WERTHEIMER: Is it really true that you cannot lose weight without substantially increasing your exercise?

Prof. NELSON: That's a great question. In reality, with long-term weight control, is that it is absolutely a combination of eating smart and exercising more. Too many people think it is really putting on your running shoes and going out for a run, but it can be lifestyle. You can use it for commuting. If you live in a city, walk more. The best is really to mix up your activities -some strength training, aerobic activity. Mixing up your activities can be much more fun, and also very health promoting and help with long-term weight control.

WERTHEIMER: What about sabotaging your diet? For example, I'm a really good cook, and I can't stand it when I make a really good meal. I want to eat a lot of it.

(Soundbite of laughter)

WERTHEIMER: That not only sabotages me, it also sabotages my husband.

Prof. NELSON: But I bet your meals are very wholesome.

WERTHEIMER: No question.

Prof. NELSON: You know, the trick is not usually one meal that does it. The biggest problem is really the what we call sort of mindless eating that we have amidst the bowl of candies that's at the secretary's desk that you walk by. It's the increase in snacks and availability of foods that are cheap and quite palatable, really. So…

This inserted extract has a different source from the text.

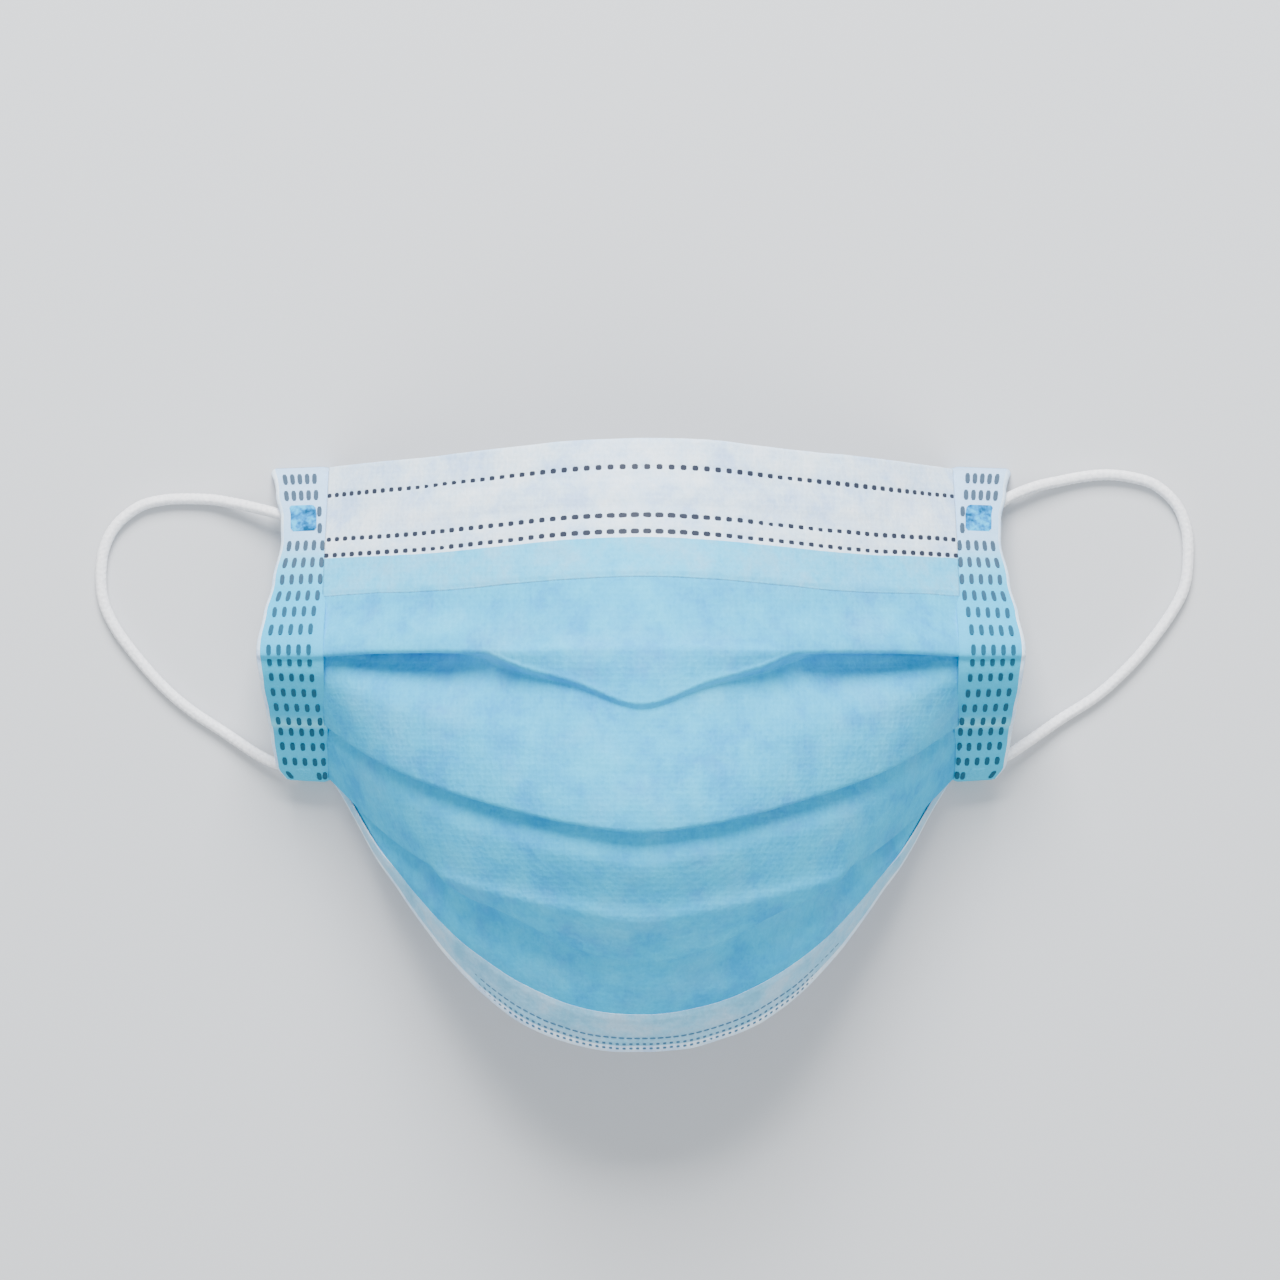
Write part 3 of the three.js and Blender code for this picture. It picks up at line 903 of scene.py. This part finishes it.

WERTHEIMER: So you notice that you're doing that, presumably if you keep that list.

Prof. NELSON: Exactly. For many people, their diets become very monotonous. And there's just a few foods in them everyday, along with tons more snack foods and dessert foods. We need to get back to basics.

WERTHEIMER: Miriam Nelson is an associate professor at Tufts University. She's the author of several books on nutrition and wellness, including “Strong Women Stay Young,” and “Strong Women Eat Well.” That sounds good.

Dr. Nelson, thank you.

Prof. NELSON: Thank you very much, and happy New Year.

WERTHEIMER: You're listening to WEEKEND EDITION from NPR News.